> Given problem: Extract all lines in the data that contain the word "bodies".

> Dataset excerpt:
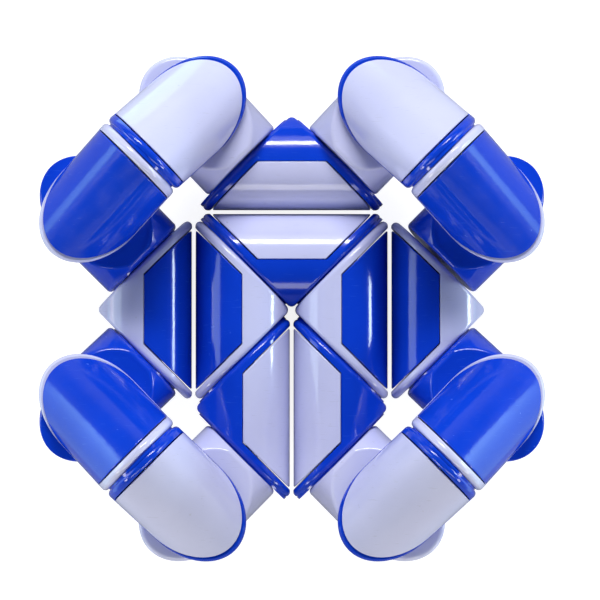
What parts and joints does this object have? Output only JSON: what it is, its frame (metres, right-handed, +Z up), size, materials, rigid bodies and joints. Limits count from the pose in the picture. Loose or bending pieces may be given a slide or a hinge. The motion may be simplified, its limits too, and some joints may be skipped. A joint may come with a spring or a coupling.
{
  "type": "twisty snake puzzle",
  "caption": "Chain of two-coloured cylindrical wedges on spring-loaded pivots, folded into a closed ring with a stack at each corner.",
  "frame": {"origin": "below the point where the four middle cells meet, on the surface that the folded puzzle stands on", "axes": "+Z up, away from the surface; +X and +Y level, each at 45 degrees to the folded shape's rows of cells"},
  "size_m": [0.0862, 0.0862, 0.0446],
  "materials": {
    "blue_plastic": "moulded gloss",
    "white_plastic": "moulded gloss",
    "steel": "zinc plated"
  },
  "bodies": {
    "wedge_01": {"wedge_01_shell": "white_plastic", "wedge_01_cap": "blue_plastic", "wedge_01_pivot_hardware": "steel"},
    "wedge_02": {"wedge_02_shell": "blue_plastic", "wedge_02_cap": "white_plastic"},
    "wedge_03": {"wedge_03_shell": "white_plastic", "wedge_03_cap": "blue_plastic", "wedge_03_pivot_hardware": "steel"},
    "wedge_04": {"wedge_04_shell": "blue_plastic", "wedge_04_cap": "white_plastic"},
    "wedge_05": {"wedge_05_shell": "white_plastic", "wedge_05_cap": "blue_plastic", "wedge_05_pivot_hardware": "steel"},
    "wedge_06": {"wedge_06_shell": "blue_plastic", "wedge_06_cap": "white_plastic"},
    "wedge_07": {"wedge_07_shell": "white_plastic", "wedge_07_cap": "blue_plastic", "wedge_07_pivot_hardware": "steel"},
    "wedge_08": {"wedge_08_shell": "blue_plastic", "wedge_08_cap": "white_plastic"},
    "wedge_09": {"wedge_09_shell": "white_plastic", "wedge_09_cap": "blue_plastic", "wedge_09_pivot_hardware": "steel"},
    "wedge_10": {"wedge_10_shell": "blue_plastic", "wedge_10_cap": "white_plastic"},
    "wedge_11": {"wedge_11_shell": "white_plastic", "wedge_11_cap": "blue_plastic", "wedge_11_pivot_hardware": "steel"},
    "wedge_12": {"wedge_12_shell": "blue_plastic", "wedge_12_cap": "white_plastic"},
    "wedge_13": {"wedge_13_shell": "white_plastic", "wedge_13_cap": "blue_plastic", "wedge_13_pivot_hardware": "steel"},
    "wedge_14": {"wedge_14_shell": "blue_plastic", "wedge_14_cap": "white_plastic"},
    "wedge_15": {"wedge_15_shell": "white_plastic", "wedge_15_cap": "blue_plastic", "wedge_15_pivot_hardware": "steel"},
    "wedge_16": {"wedge_16_shell": "blue_plastic", "wedge_16_cap": "white_plastic"},
    "wedge_17": {"wedge_17_shell": "white_plastic", "wedge_17_cap": "blue_plastic", "wedge_17_pivot_hardware": "steel"},
    "wedge_18": {"wedge_18_shell": "blue_plastic", "wedge_18_cap": "white_plastic"},
    "wedge_19": {"wedge_19_shell": "white_plastic", "wedge_19_cap": "blue_plastic", "wedge_19_pivot_hardware": "steel"},
    "wedge_20": {"wedge_20_shell": "blue_plastic", "wedge_20_cap": "white_plastic"},
    "wedge_21": {"wedge_21_shell": "white_plastic", "wedge_21_cap": "blue_plastic", "wedge_21_pivot_hardware": "steel"},
    "wedge_22": {"wedge_22_shell": "blue_plastic", "wedge_22_cap": "white_plastic"},
    "wedge_23": {"wedge_23_shell": "white_plastic", "wedge_23_cap": "blue_plastic", "wedge_23_pivot_hardware": "steel"},
    "wedge_24": {"wedge_24_shell": "blue_plastic", "wedge_24_cap": "white_plastic"}
  },
  "joints": [
    {"name": "pivot_01_02", "type": "hinge", "parent": "wedge_02", "child": "wedge_01", "pos_m": [0.02546, -0.00848, 0.01031], "axis": [-0.7071, 0.7071, 0], "range_deg": [-3, 3]},
    {"name": "pivot_02_03", "type": "hinge", "parent": "wedge_03", "child": "wedge_02", "pos_m": [0.03394, -0.01697, 0.02232], "axis": [0, 0, -1], "range_deg": [-0.5, 0.5]},
    {"name": "pivot_03_04", "type": "hinge", "parent": "wedge_04", "child": "wedge_03", "pos_m": [0.02546, -0.02546, 0.03431], "axis": [0.7071, 0.7071, 0], "range_deg": [-270, 1]},
    {"name": "pivot_04_05", "type": "hinge", "parent": "wedge_05", "child": "wedge_04", "pos_m": [0.01697, -0.03394, 0.02232], "axis": [0, 0, 1], "range_deg": [-0.4, 0.4]},
    {"name": "pivot_05_06", "type": "hinge", "parent": "wedge_06", "child": "wedge_05", "pos_m": [0.00848, -0.02546, 0.01031], "axis": [0.7071, -0.7071, 0], "range_deg": [-3, 3]},
    {"name": "pivot_06_07", "type": "hinge", "parent": "wedge_07", "child": "wedge_06", "pos_m": [0.00848, -0.00848, 0.01031], "axis": [0.7071, 0.7071, 0], "range_deg": [-38, 38]},
    {"name": "pivot_07_08", "type": "hinge", "parent": "wedge_08", "child": "wedge_07", "pos_m": [0.00848, 0.00848, 0.01031], "axis": [0.7071, -0.7071, 0], "range_deg": [-3, 3]},
    {"name": "pivot_08_09", "type": "hinge", "parent": "wedge_09", "child": "wedge_08", "pos_m": [-0.00848, 0.00848, 0.01031], "axis": [0.7071, 0.7071, 0], "range_deg": [-38, 38]},
    {"name": "pivot_09_10", "type": "hinge", "parent": "wedge_10", "child": "wedge_09", "pos_m": [-0.00848, -0.00848, 0.01031], "axis": [-0.7071, 0.7071, 0], "range_deg": [-3, 3]},
    {"name": "pivot_10_11", "type": "hinge", "parent": "wedge_10", "child": "wedge_11", "pos_m": [-0.00848, -0.02546, 0.01031], "axis": [-0.7071, -0.7071, 0], "range_deg": [-105, 160]},
    {"name": "pivot_11_12", "type": "hinge", "parent": "wedge_11", "child": "wedge_12", "pos_m": [-0.01697, -0.03394, 0.02232], "axis": [0, 0, 1], "range_deg": [-0.4, 0.5]},
    {"name": "pivot_12_13", "type": "hinge", "parent": "wedge_12", "child": "wedge_13", "pos_m": [-0.02546, -0.02546, 0.03431], "axis": [-0.7071, 0.7071, 0], "range_deg": [-0.5, 0.5]},
    {"name": "pivot_13_14", "type": "hinge", "parent": "wedge_13", "child": "wedge_14", "pos_m": [-0.03394, -0.01697, 0.02232], "axis": [0, 0, -1], "range_deg": [-180, 0.4]},
    {"name": "pivot_14_15", "type": "hinge", "parent": "wedge_14", "child": "wedge_15", "pos_m": [-0.02546, -0.00848, 0.01031], "axis": [-0.7071, -0.7071, 0], "range_deg": [-38, 38]},
    {"name": "pivot_15_16", "type": "hinge", "parent": "wedge_15", "child": "wedge_16", "pos_m": [-0.02546, 0.00848, 0.01031], "axis": [-0.7071, 0.7071, 0], "range_deg": [-3, 3]},
    {"name": "pivot_16_17", "type": "hinge", "parent": "wedge_16", "child": "wedge_17", "pos_m": [-0.03394, 0.01697, 0.02232], "axis": [0, 0, 1], "range_deg": [-0.4, 180]},
    {"name": "pivot_17_18", "type": "hinge", "parent": "wedge_17", "child": "wedge_18", "pos_m": [-0.02546, 0.02546, 0.03431], "axis": [0.7071, 0.7071, 0], "range_deg": [-1, 270]},
    {"name": "pivot_18_19", "type": "hinge", "parent": "wedge_18", "child": "wedge_19", "pos_m": [-0.01697, 0.03394, 0.02232], "axis": [0, 0, -1], "range_deg": [-180, 0.4]},
    {"name": "pivot_19_20", "type": "hinge", "parent": "wedge_19", "child": "wedge_20", "pos_m": [-0.00848, 0.02546, 0.01031], "axis": [0.7071, -0.7071, 0], "range_deg": [-3, 3]},
    {"name": "pivot_20_21", "type": "hinge", "parent": "wedge_20", "child": "wedge_21", "pos_m": [0.00848, 0.02546, 0.01031], "axis": [0.7071, 0.7071, 0], "continuous": true},
    {"name": "pivot_21_22", "type": "hinge", "parent": "wedge_21", "child": "wedge_22", "pos_m": [0.01697, 0.03394, 0.02232], "axis": [0, 0, 1], "range_deg": [-0.5, 180]},
    {"name": "pivot_22_23", "type": "hinge", "parent": "wedge_22", "child": "wedge_23", "pos_m": [0.02546, 0.02546, 0.03431], "axis": [0.7071, -0.7071, 0], "range_deg": [-0.5, 270]},
    {"name": "pivot_23_24", "type": "hinge", "parent": "wedge_23", "child": "wedge_24", "pos_m": [0.03394, 0.01697, 0.02232], "axis": [0, 0, -1], "range_deg": [-3, 3]}
  ]
}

> Task output:
What parts and joints does this object have? Output only JSON: what it is, its frame (metres, right-handed, +Z up), size, materials, rigid bodies and joints. Limits count from the pose in the picture. Loose or bending pieces may be given a slide or a hinge. The motion may be simplified, its limits too, and some joints may be skipped. A joint may come with a spring or a coupling.
  "bodies": {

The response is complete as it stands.